Donald continua agindo como Thurman, com a ajuda de sua irmã, Charlotte, e está decido a corrigir os erros do passado, mesmo que isso signifique ir contra a Ordem e contra os próprios companheiros. Na tentativa de descobrir os últimos segredos que permeiam a história dos Silos e sua criação, Donald e Charlotte deverão se aliar a outras personagens, em um jogo em que cada movimento pode significar o fim, a morte certa.
O interessante neste livro são as batalhas que são travadas em cada Silo, que se comporta como um mundo à parte, solitário, mas não menos cruel. O Silo 18 permanece sob o véu da ignorância, acuado pelas dores do último levante. Próximo a este, o Silo 17 vive uma sobrevida amarga, abandonado ao vento tóxico e à sombra de poucos sobreviventes. Por fim, o Silo 1, exuberante, tecnológico e manipulador; a peça chave que guia todos os demais. É a intercalação de pontos de vista, entre os três Silos, ainda que em terceira pessoa, que dá certo ritmo a trama.

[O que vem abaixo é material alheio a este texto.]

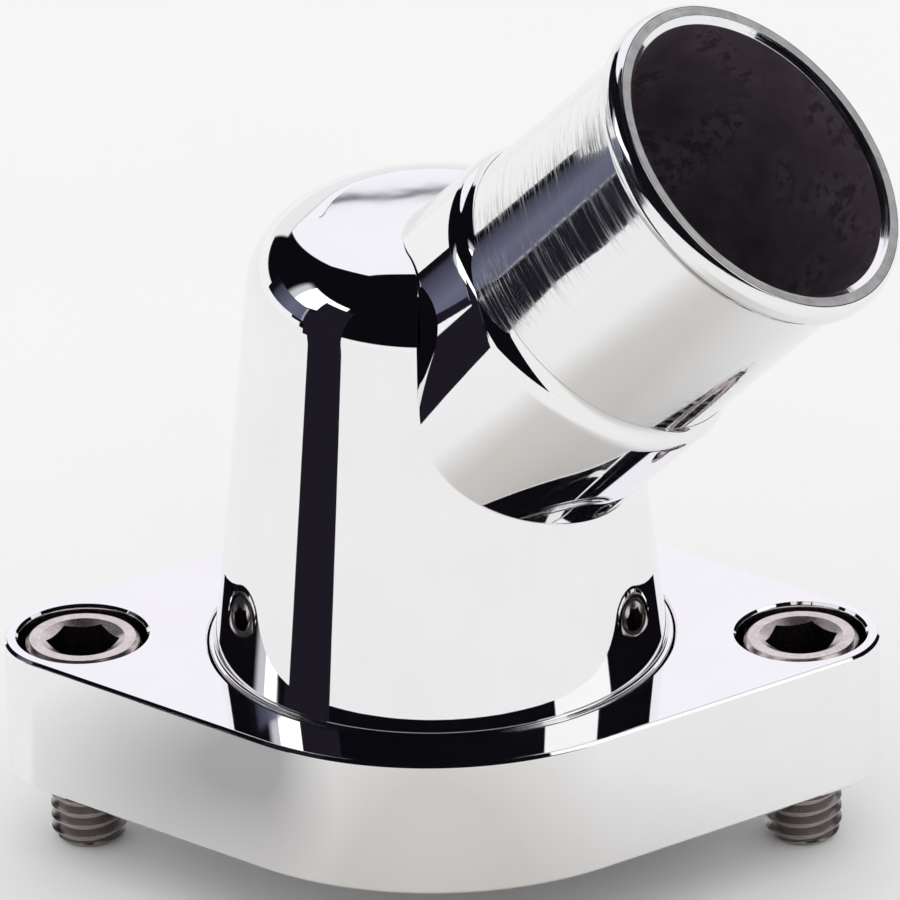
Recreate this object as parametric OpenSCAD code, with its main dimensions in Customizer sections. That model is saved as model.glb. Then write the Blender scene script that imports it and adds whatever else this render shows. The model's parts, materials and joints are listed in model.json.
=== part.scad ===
// Swivelling 45 degree coolant outlet: bolted flange, turning upright and hose tube.
// The origin is on the mounting face, at the swivel axis. +Z points away from the face.
// The bolts lie on X. Lengths are in mm.

/* [Flange] */
// distance between the two bolts
bolt_spacing = 88.9; // [80:0.1:110]
// flange thickness
flange_t = 17.8; // [16:0.1:26]
// radius of the rounded lobe at each bolt
lobe_r = 9.8; // [9.2:0.1:14]
// radius of the round middle part
waist_r = 36; // [35.4:0.1:42]
// chamfer along the outer edges
edge_chamfer = 0.4; // [0.2:0.05:1.2]

/* [Cap screws] */
// thread diameter
screw_d = 9.525; // [8:0.005:10]
// length under the head
screw_len = 18; // [16:0.05:30]
// head diameter
head_d = 14.29; // [13:0.01:15.4]
// head height
head_h = 9.525; // [8:0.005:10]
// hex socket, across flats
hex_af = 7.94; // [6:0.01:8.5]
// turn of the left screw's hex
hex_turn_left = 4; // [0:1:59]
// turn of the right screw's hex
hex_turn_right = 14; // [0:1:59]
// counterbore diameter
cbore_d = 16; // [15.8:0.1:17.4]
// depth of the head below the flange's face
head_sink = 0.45; // [0.2:0.05:2]

/* [Upright] */
// radius at the foot of the taper
foot_r = 27.95; // [26.5:0.05:28.2]
// slope of the taper, in mm per mm of height
taper = 0.108; // [0.04:0.002:0.14]
// height of the flat top
top_z = 74.9; // [68:0.1:90]
// rounding of the top edge
top_round = 10; // [4:0.5:12]

/* [Hose neck] */
// height where the neck's axis crosses the swivel axis
neck_z = 45.9; // [42:0.1:50]
// neck's angle above the mounting face
neck_tilt = 45; // [35:1:60]
// neck's turn about the swivel axis, from +X
neck_turn = -26; // [-180:1:180]
// boss radius
boss_r = 21.6; // [21.2:0.1:23]
// distance from the swivel axis to the boss's end
boss_end = 34.5; // [34:0.1:44]
// tube radius
tube_r = 20.4; // [19:0.1:20.8]
// radius of the tube's bore
tube_bore_r = 18.9; // [17:0.1:19]
// distance from the swivel axis to the tube's mouth
tube_end = 64.5; // [60:0.5:90]
// radius over the hose bead
bead_r = 21.9; // [21:0.1:22.6]

/* [Swivel joint] */
// spigot radius
spigot_r = 25.4; // [24.4:0.1:25.6]
// radial clearance of the spigot in the flange
run_gap = 0.05; // [0.02:0.01:0.1]
// spigot O-ring section
oring_d = 1.8; // [1.6:0.05:1.9]
// face O-ring section
face_oring_d = 2.7; // [2.4:0.1:3]

/* [Hidden] */
$fn = 96;
half = bolt_spacing / 2;
// directions of the flange's four straight sides
side_turn = acos((waist_r - lobe_r) / half);
side_len = half * sin(side_turn);
// the straight sides sit this much inside the arcs they join
join = 0.01;
cbore_floor = flange_t - head_sink - head_h;
bolt_hole_r = screw_d / 2 + 0.39;
// swivel bore, from the top: collar seat, spigot bore, ring recess
seat_r = 28.95;
seat_z = flange_t - 3.6;
web_z = 6.4;
recess_r = 28.8;
// face seal groove
seal_in = 30.4;
seal_out = 33.9;
seal_depth = 2.2;
// collar and spigot of the upright
collar_r = 28.7;
washer_t = 0.8;
collar_z = seat_z + washer_t;
spigot_z = 2.4;
inlet_r = 21;
core_r = 19.5;
groove_w = 2.5;
groove_r = spigot_r + run_gap - oring_d - 0.03;
upper_z = 12.25;
lower_z = 8.45;
ring_in = 24.2;
ring_out = 27.2;
ring_z = 3.75;
ring_t = 1.2;
backing_t = 1.25;
// taper and rounded top
foot_z = flange_t + 0.45;
slant = atan(taper);
round_z = top_z - top_round;
round_r = foot_r - taper * (round_z - foot_z) - top_round / cos(slant);
// neck
socket_from = 24;
socket_r = tube_r + 0.02;
boss_arc = 30.9;
boss_lip = 0.1;
// the boss sinks to the tube in two equal arcs, one outward and one inward
boss_drop = boss_r - tube_r - boss_lip;
boss_mid = (boss_arc + boss_end) / 2;
boss_round = (boss_drop * boss_drop + pow(boss_end - boss_arc, 2)) / (4 * boss_drop);
bead_arc = 1.9;
bead_land = 0.8;
bead_peak = tube_end - 2.4;

// solid disc with both edges chamfered
module chamfered_disc(r, h, c) {
  rotate_extrude()
    polygon([[0, 0], [r - c, 0], [r, c], [r, h - c], [r - c, h], [0, h]]);
}

// slab behind one straight side, between the lobe's and the middle's tangent points
module flank() {
  c = edge_chamfer;
  r = waist_r - join;
  rotate([0, 0, side_turn])
    rotate([90, 0, 0])
      linear_extrude(height = side_len)
        polygon([[0, 0], [r - c, 0], [r, c], [r, flange_t - c], [r - c, flange_t], [0, flange_t]]);
}

module flange_blank() {
  chamfered_disc(waist_r, flange_t, edge_chamfer);
  for (sx = [0, 1])
    mirror([sx, 0, 0]) {
      translate([half, 0, 0])
        chamfered_disc(lobe_r, flange_t, edge_chamfer);
      for (sy = [0, 1])
        mirror([0, sy, 0])
          flank();
    }
}

module flange() {
  color("silver")
    difference() {
      flange_blank();
      // swivel bore
      translate([0, 0, -1])
        cylinder(r = recess_r, h = web_z + 1);
      cylinder(r = spigot_r + run_gap, h = flange_t);
      translate([0, 0, seat_z])
        cylinder(r = seat_r, h = flange_t);
      translate([0, 0, flange_t - 0.3])
        cylinder(r1 = seat_r, r2 = seat_r + 0.4, h = 0.4);
      // face seal groove
      rotate_extrude()
        translate([seal_in, -1])
          square([seal_out - seal_in, seal_depth + 1]);
      // counterbored bolt holes
      for (sx = [-1, 1])
        translate([sx * half, 0, 0]) {
          translate([0, 0, -1])
            cylinder(r = bolt_hole_r, h = flange_t);
          translate([0, 0, cbore_floor])
            cylinder(d = cbore_d, h = flange_t);
          translate([0, 0, flange_t - 0.35])
            cylinder(r1 = cbore_d / 2, r2 = cbore_d / 2 + 0.45, h = 0.45);
        }
    }
}

// one screw, with its head's underside on the counterbore's floor
module cap_screw(turn) {
  tip = 1.2;
  socket = 4.8;
  r = screw_d / 2;
  neck = r - 0.3;
  reach = screw_len - cbore_floor;
  translate([0, 0, cbore_floor])
    difference() {
      union() {
        rotate_extrude()
          polygon([[0, 0], [head_d / 2, 0], [head_d / 2, head_h - 0.5], [head_d / 2 - 0.5, head_h], [0, head_h]]);
        // thread below the mounting face, and a neck a little under size above it
        translate([0, 0, -screw_len])
          rotate_extrude()
            polygon([[0, 0], [r - tip, 0], [r, tip], [r, reach], [neck, reach],
              [neck, screw_len + 1], [0, screw_len + 1]]);
      }
      translate([0, 0, head_h - socket])
        rotate([0, 0, turn])
          cylinder(r = hex_af / 2 / cos(30), h = socket + 1, $fn = 6);
      // lead-in of the socket, and the drill point at its bottom
      translate([0, 0, head_h - 0.65])
        cylinder(r1 = hex_af / 2 - 0.07, r2 = hex_af / 2 + 1.93, h = 1);
      translate([0, 0, head_h - socket - 1.4])
        cylinder(r1 = 0.3, r2 = hex_af / 2 - 0.3, h = 1.6);
    }
}

module cap_screws() {
  color("lightsteelblue") {
    translate([-half, 0, 0])
      cap_screw(hex_turn_left);
    translate([half, 0, 0])
      cap_screw(hex_turn_right);
  }
}

// ring of round section lying level
module oring(r, z, d) {
  translate([0, 0, z])
    rotate_extrude()
      translate([r, 0])
        circle(d = d, $fn = 32);
}

module face_oring() {
  color("black")
    oring((seal_in + seal_out) / 2, seal_depth - face_oring_d / 2 - 0.02, face_oring_d);
}

module upper_oring() {
  color("black")
    oring(groove_r + 0.02 + oring_d / 2, upper_z, oring_d);
}

module lower_oring() {
  color("black")
    oring(groove_r + 0.02 + oring_d / 2, lower_z, oring_d);
}

module flat_ring(r_in, r_out, z, t) {
  translate([0, 0, z])
    difference() {
      cylinder(r = r_out, h = t);
      translate([0, 0, -1])
        cylinder(r = r_in, h = t + 2);
    }
}

module thrust_washer() {
  color("ivory")
    flat_ring(spigot_r + 0.2, collar_r - 0.3, seat_z + 0.02, washer_t - 0.04);
}

module backing_washer() {
  color("slategray")
    flat_ring(spigot_r + 0.1, recess_r - 0.6, web_z - backing_t - 0.05, backing_t);
}

// snap ring, open at the back, with a plier hole in each ear
module retaining_ring() {
  ear_turn = 9;
  ear_r = 26.1;
  color("dimgray")
    translate([0, 0, ring_z])
      difference() {
        union() {
          difference() {
            cylinder(r = ring_out, h = ring_t);
            translate([0, 0, -1])
              cylinder(r = ring_in + 0.05, h = ring_t + 2);
            translate([0, 0, -1])
              linear_extrude(height = ring_t + 2)
                polygon([[0, 0], [-40 * sin(ear_turn - 3), 40], [40 * sin(ear_turn - 3), 40]]);
          }
          for (s = [-1, 1])
            rotate([0, 0, 90 + s * ear_turn])
              translate([ear_r, 0, 0])
                cylinder(r = 2.2, h = ring_t);
        }
        for (s = [-1, 1])
          rotate([0, 0, 90 + s * ear_turn])
            translate([ear_r, 0, -1])
              cylinder(r = 0.9, h = ring_t + 2);
        // the ears clear the groove's floor
        translate([0, 0, -1])
          cylinder(r = ring_in + 0.05, h = ring_t + 2);
      }
}

// places a piece on the neck's axis, with +Z along it
module along_neck() {
  translate([0, 0, neck_z])
    rotate([0, 90 - neck_tilt, neck_turn])
      children();
}

// turned outside of the upright: spigot, collar, taper and rounded top
module upright_profile() {
  tangent_r = round_r + (top_round - 0.005) * cos(slant);
  tangent_z = round_z + (top_round - 0.005) * sin(slant);
  polygon([[0, spigot_z], [spigot_r - 0.6, spigot_z], [spigot_r, spigot_z + 0.6],
    [spigot_r, collar_z], [collar_r, collar_z], [collar_r, flange_t - 0.1], [collar_r - 0.2, flange_t + 0.1],
    [foot_r, foot_z], [tangent_r, tangent_z], [round_r, round_z], [round_r, top_z], [0, top_z]]);
  translate([round_r, round_z])
    intersection() {
      circle(r = top_round);
      translate([0, -1])
        square([top_round + 1, top_round + 2]);
    }
}

// end of the boss, rounded down and then filleted into the tube
module boss() {
  rotate_extrude() {
    square([boss_r, boss_arc]);
    // the two arcs cross a little past the middle, instead of only touching there
    intersection() {
      square([boss_r, boss_mid + 0.6]);
      translate([boss_r - boss_round, boss_arc])
        circle(r = boss_round);
    }
    difference() {
      square([boss_r - boss_drop / 2, boss_end]);
      translate([boss_r - boss_drop + boss_round, boss_end])
        circle(r = boss_round + join);
    }
  }
}

module groove(z, w, r) {
  translate([0, 0, z - w / 2])
    difference() {
      cylinder(r = spigot_r + 2, h = w);
      translate([0, 0, -1])
        cylinder(r = r, h = w + 2);
    }
}

module swivel_body() {
  color("gainsboro")
    difference() {
      union() {
        rotate_extrude()
          upright_profile();
        along_neck()
          boss();
      }
      // passage up from the inlet
      translate([0, 0, -1])
        cylinder(r = inlet_r, h = 21);
      translate([0, 0, 19.99])
        cylinder(r1 = inlet_r, r2 = core_r, h = 4);
      translate([0, 0, 20])
        cylinder(r = core_r, h = neck_z - 20);
      translate([0, 0, neck_z])
        sphere(r = core_r + 0.1);
      // passage out along the neck, and the tube's socket
      along_neck()
        cylinder(r = tube_bore_r, h = boss_end + 5);
      along_neck()
        translate([0, 0, socket_from])
          cylinder(r = socket_r, h = boss_end);
      // seal and snap ring grooves
      groove(upper_z, groove_w, groove_r);
      groove(lower_z, groove_w, groove_r);
      groove(ring_z + ring_t / 2, ring_t + 0.1, ring_in);
    }
}

// half of the bead, on one side of a level
module bead_half(level, low, high) {
  intersection() {
    translate([tube_r - 0.5, low])
      square([5, high - low]);
    translate([bead_r - bead_arc, level])
      circle(r = bead_arc);
  }
}

module tube_profile() {
  // straight tube
  translate([tube_bore_r, socket_from + 0.05])
    square([tube_r - tube_bore_r, tube_end - 0.6 - socket_from - 0.05]);
  // round bead with a short land, cut square at the mouth
  bead_half(bead_peak, bead_peak - bead_arc, bead_peak);
  bead_half(bead_peak + bead_land, bead_peak + bead_land, tube_end);
  translate([tube_bore_r, bead_peak - join])
    square([bead_r - tube_bore_r, bead_land + 2 * join]);
  // mouth, chamfered inside
  polygon([[tube_bore_r, tube_end - 0.61], [tube_r, tube_end - 0.61], [tube_r, tube_end],
    [tube_bore_r + 0.6, tube_end], [tube_bore_r, tube_end - 0.6]]);
}

module hose_tube() {
  color("lightgray")
    along_neck()
      rotate_extrude()
        tube_profile();
}

flange();
cap_screws();
face_oring();
thrust_washer();
swivel_body();
hose_tube();
upper_oring();
lower_oring();
backing_washer();
retaining_ring();
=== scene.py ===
import json
import math
from itertools import product

import bpy
from mathutils import Matrix, Vector
from mathutils.geometry import tessellate_polygon


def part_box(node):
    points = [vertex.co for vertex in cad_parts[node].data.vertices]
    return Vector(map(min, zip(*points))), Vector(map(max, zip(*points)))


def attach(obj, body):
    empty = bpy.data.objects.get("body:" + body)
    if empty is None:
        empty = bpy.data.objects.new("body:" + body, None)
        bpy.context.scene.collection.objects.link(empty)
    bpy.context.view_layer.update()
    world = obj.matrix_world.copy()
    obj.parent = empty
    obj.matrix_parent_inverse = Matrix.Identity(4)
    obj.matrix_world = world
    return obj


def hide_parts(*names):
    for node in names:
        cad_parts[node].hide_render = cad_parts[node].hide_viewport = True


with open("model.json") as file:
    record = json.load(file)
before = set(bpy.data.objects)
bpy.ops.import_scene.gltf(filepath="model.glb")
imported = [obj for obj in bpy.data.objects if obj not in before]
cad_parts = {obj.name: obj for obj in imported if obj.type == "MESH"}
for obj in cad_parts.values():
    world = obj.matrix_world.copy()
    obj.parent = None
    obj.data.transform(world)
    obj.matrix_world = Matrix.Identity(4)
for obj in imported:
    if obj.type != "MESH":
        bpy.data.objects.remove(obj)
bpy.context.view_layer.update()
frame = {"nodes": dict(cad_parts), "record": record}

MM = 0.001
COLUMNS = 360      # vertices round each large turned surface
WELD = 0.002       # corners nearer than a quarter of this are one vertex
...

A religião é abordada em Legado, representado pela Congregação e, principalmente pela figura do Padre Wendel. A ideia de memória e seu significado para o indivíduo também é trabalhada, afinal, o que é o Legado se não as impressões de um público, uma pessoa em tempos passados?
Howey encaminha as suas personagens principais para as revelações e descobertas necessárias. Essas mesmas personagens abrem um leque de possibilidades, de escolhas. Entretanto, ainda que não tenha sido de todo previsível, o autor opta por um final coerente. Ao encerrar o livro, há certo amargor na ponta da língua, um toque de agridoce na cena.

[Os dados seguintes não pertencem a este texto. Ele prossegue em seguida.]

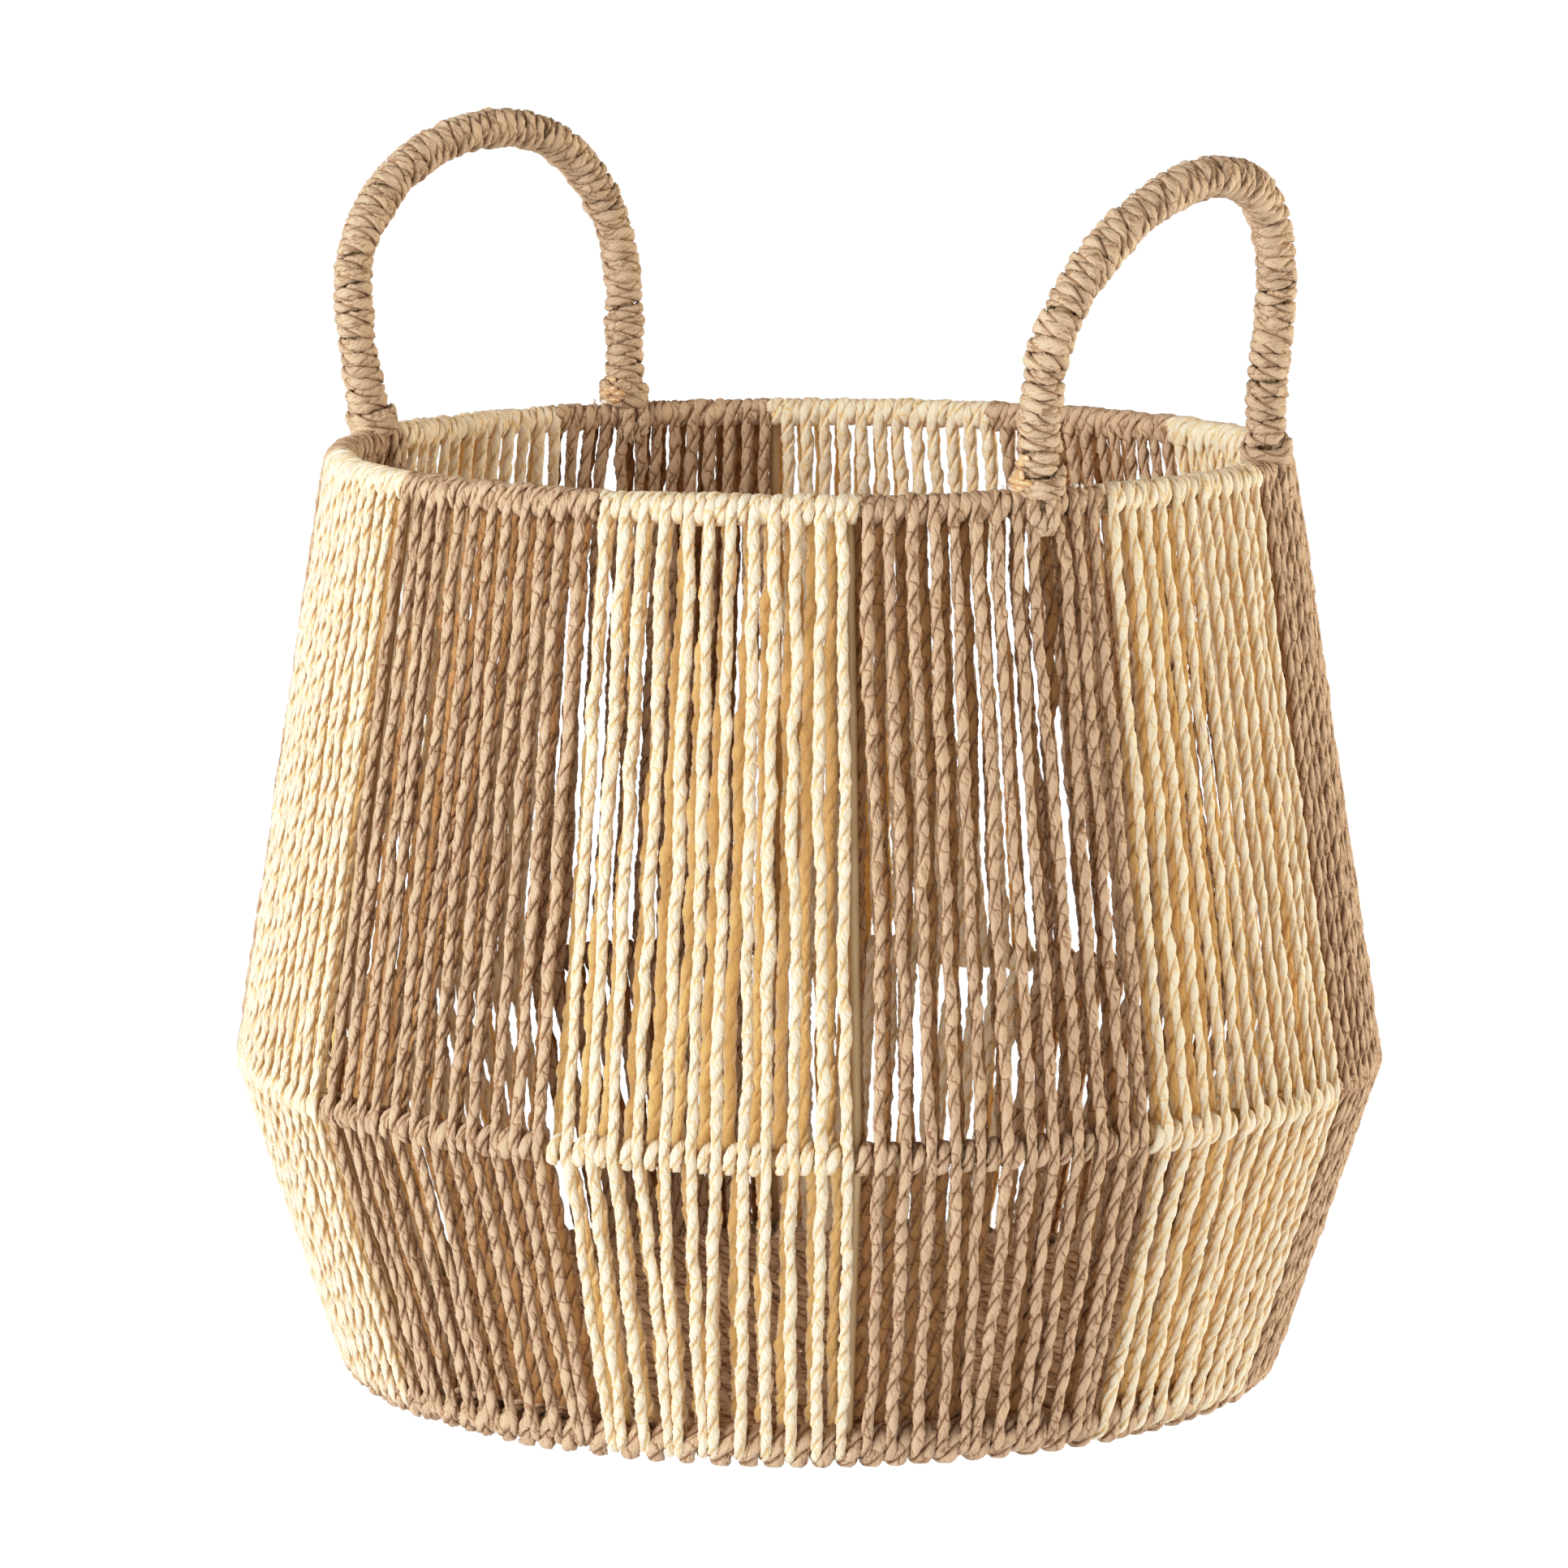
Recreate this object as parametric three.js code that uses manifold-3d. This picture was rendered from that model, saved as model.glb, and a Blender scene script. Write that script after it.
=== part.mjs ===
// A round laundry basket: paper cord wound on a welded steel wire frame, with two arched
// carrying handles and a woven floor. Millimetres, +Z up. The origin is on the floor under
// the middle of the basket, and +X points through the first handle.

import * as THREE from "three";
import { mergeVertices } from "three/addons/utils/BufferGeometryUtils.js";
import Module from "manifold-3d";

// ---- driving dimensions ----

const GAP = 0.3; // clearance kept between pieces that touch on the real basket
const HOOP_WIRE = 2.5; // radius of the wire in the three hoops
const STAY_WIRE = 1.9; // radius of the stays and of the floor's ribs
const HANDLE_WIRE = 3; // radius of the wire inside each handle
const CORD = 2.7; // thickness of one wound layer of wall cord
const LASHING = 2.8; // thickness of the lashing over the rim at a handle's foot
const HANDLE_CORD = 4.2; // thickness of the cord wound round a handle

// Each hoop's wire centreline: its radius and its height above the floor.
const RIM = { radius: 162, height: 317.7 };
const BELLY = { radius: 194.3, height: 110.6 };
const BASE = { radius: 160, height: 7.9 };

const PANELS = 12; // cream and tan by turns
const FIRST_PANEL = -15; // where the first panel, a cream one, begins, in degrees
const STAYS = 6; // one beside every second seam between panels
const STAY_LEAD = 1.5; // how far each stay stands before its seam, in degrees

const FLOOR_RIBS = 5;
const RIB_PITCH = 52;
const RIB_DIRECTION = 103.5; // degrees from +X; the rows of the floor cross the ribs at right angles
const FLOOR_CORD = 3; // thickness of the floor's cord over and under a rib

// The handles are bent by hand, so each has its own shape. centre and spread are degrees round
// the rim. In the arch's own plane, which leans outward by lean degrees, crown is how far the
// top stands off the middle, and each side has its own reach, shoulder height and roundness.
const HANDLES = [
  {
    centre: 0, spread: 23.4, rise: 104, crown: 9.4, lean: 8,
    sides: [{ reach: 70.6, shoulder: 45, roundness: 1.71 }, { reach: 56.8, shoulder: 37, roundness: 2.57 }],
  },
  {
    centre: 176.7, spread: 22.7, rise: 108, crown: -3, lean: 2,
    sides: [{ reach: 65, shoulder: 43.6, roundness: 2.05 }, { reach: 72.4, shoulder: 54.7, roundness: 1.97 }],
  },
];
const LASHING_DROP = 22; // how far the lashing hangs down the wall on each side of the rim
const LASHING_SPREAD = 8.5; // width of a lashing round the rim, in degrees

const AROUND = 60; // steps round the basket
const ARC_STEP = 45; // degrees between the points of a rounded profile
const WIRE_SIDES = 8;
const HANDLE_STEPS = 28;

const WRAP = HOOP_WIRE + GAP + CORD; // from a hoop's centreline to the face of the wound cord
const HANDLE_WRAP = HANDLE_WIRE + GAP + HANDLE_CORD;

// ---- materials ----

const finish = (color, roughness, metalness = 0) =>
  new THREE.MeshStandardMaterial({ color, roughness, metalness });
const framePaint = () => finish(0xcdb487, 0.45, 0.1);
const creamCord = () => finish(0xf2e4c0, 0.75);
const tanCord = () => finish(0xb9976f, 0.85);
const handleCord = () => finish(0xcfb18c, 0.8);

// ---- small helpers ----

const wasm = await Module();
wasm.setup();

const radians = THREE.MathUtils.degToRad;
const polar = (radius, degrees) => [radius * Math.cos(radians(degrees)), radius * Math.sin(radians(degrees))];

// The radius of a polygon's corners whose flats stand at least this far from its centre.
const clearOf = (radius, stepDegrees) => radius / Math.cos(radians(stepDegrees / 2));

function toSolid(geometry) {
  const plain = geometry.clone();
  plain.deleteAttribute("normal");
  plain.deleteAttribute("uv");
  const merged = mergeVertices(plain, 1e-4);
  return new wasm.Manifold(
    new wasm.Mesh({
      numProp: 3,
      vertProperties: new Float32Array(merged.attributes.position.array),
      triVerts: new Uint32Array(merged.index.array),
    }),
  );
}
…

Legado é sobre lutas, reviravoltas e muitas perdas. O ritmo é cadenciado, entre ação e diálogos bem construídos.
“Heróis não venciam. Os heróis eram quem quer que tenha vencido. A História recontava suas versões, já que os mortos não podem falar. Tudo ficção”.
Em um momento tão conflituoso, em que as dores são expostas e as verdades reveladas pelo vento, a humanidade entra em colapso, a selvageria vira normalidade e a esperança tem gosto de cinzas no horizonte. A trilogia Silo é um ensaio sobre a sobrevivência, e Legado se resume ao fim, ao destino e aos frutos que ainda podem ser colhidos pelos sobreviventes.
Àqueles que ansiavam pelo fim, acalmem-se. Tudo começou com Silo. Depois se estabeleceu a Ordem. Agora só resta o Legado. Howey encerra de forma coerente e limpa uma das distopias mais bem escritas. A escolha está em suas mãos: salvar ou ser destruído.